The example is show below. If I remember correctly, the right model is the third model (age + sex).


Can someone please clarify if the chi-square statistic is the total chi-square minus degrees of freedom? I’ve implemented a facsimile of this example in R as follows:

 N = 400
  age = round(rnorm(N))
  sex = rbinom(N, 1, 0.5)
  noise = rnorm(N)
  p = plogis(1.6*age + 0.5*sex)
  y = rbinom(N, 1, p)
  model_1 = lrm(y~age)
  model_2 = lrm(y~sex)
  model_3 = lrm(y~sex + age)
  model_4 = lrm(y~sex + age + noise)
  models = list(model_1, model_2, model_3, model_4)
  accs = map_dbl(models, ~{
    preds = as.integer(predict(.x)>0.5)
    Metrics::accuracy(y, preds)
  aics = map_dbl(models, AIC)
  X1 = anova(model_1)['TOTAL','Chi-Square'] - anova(model_1)['TOTAL','d.f.']
  X2 = anova(model_2)['TOTAL','Chi-Square'] - anova(model_2)['TOTAL','d.f.']
  X3 = anova(model_3)['TOTAL','Chi-Square'] - anova(model_3)['TOTAL','d.f.']
  X4 = anova(model_4)['TOTAL','Chi-Square'] - anova(model_4)['TOTAL','d.f.']
  X = c(X1,X2,X3,X4)

With 400 samples, the correct model has largest chi square (assuming it is the total chi-square) 53% of the time (accuracy selects the correct model less often). AIC selects the right model more often than either chii-square or accuracy. When the sample size is increased by an order of magnitude to 4000, the chi-square approach I’ve implemented selects the right model upwards of 90% of the time beating both AIC and accuracy.

\chi^2 in my example is the likelihood ratio \chi^2 statistic for the whole model. It cannot be obtained from anova but is stored in the stats component of the lrm fit object.

As an aside I’m not clear on why you had to bring in another package to do such simple calculations as proportion “classified” “correctly”.

Hey Frank, thanks for taking the time.

Have I understood the motivation in the BBR notes correctly then? Is likelihood ratio \chi^2 meant to be used as a means of model selection, with larger likelihood ratio \chi^2 being better? It couldn’t be, as I could simply add a noise variable to the model and obtain a higher likelihood ratio \chi^2.

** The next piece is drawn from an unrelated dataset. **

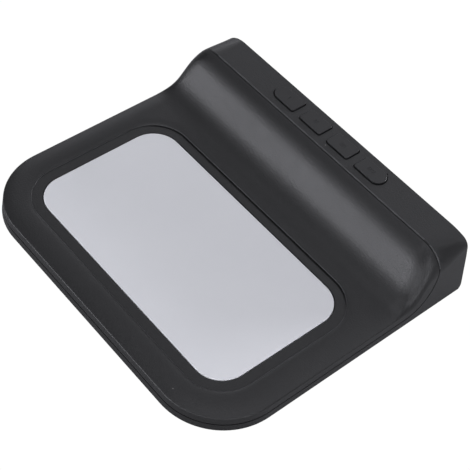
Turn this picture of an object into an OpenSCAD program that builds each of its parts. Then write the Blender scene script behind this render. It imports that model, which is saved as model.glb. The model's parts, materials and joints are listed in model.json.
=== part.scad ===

In the example I’ve provided, model 3 (the true model) never has largest likelihood ratio \chi^2 when I use model$stats['Model L.R.'] .

For comparison with classification accuracy, which is not chance-corrected, use LR \chi^2. For other situations when comparing < 4 models AIC is recommended. But base AIC on LR, not on Wald statistics.

1 Like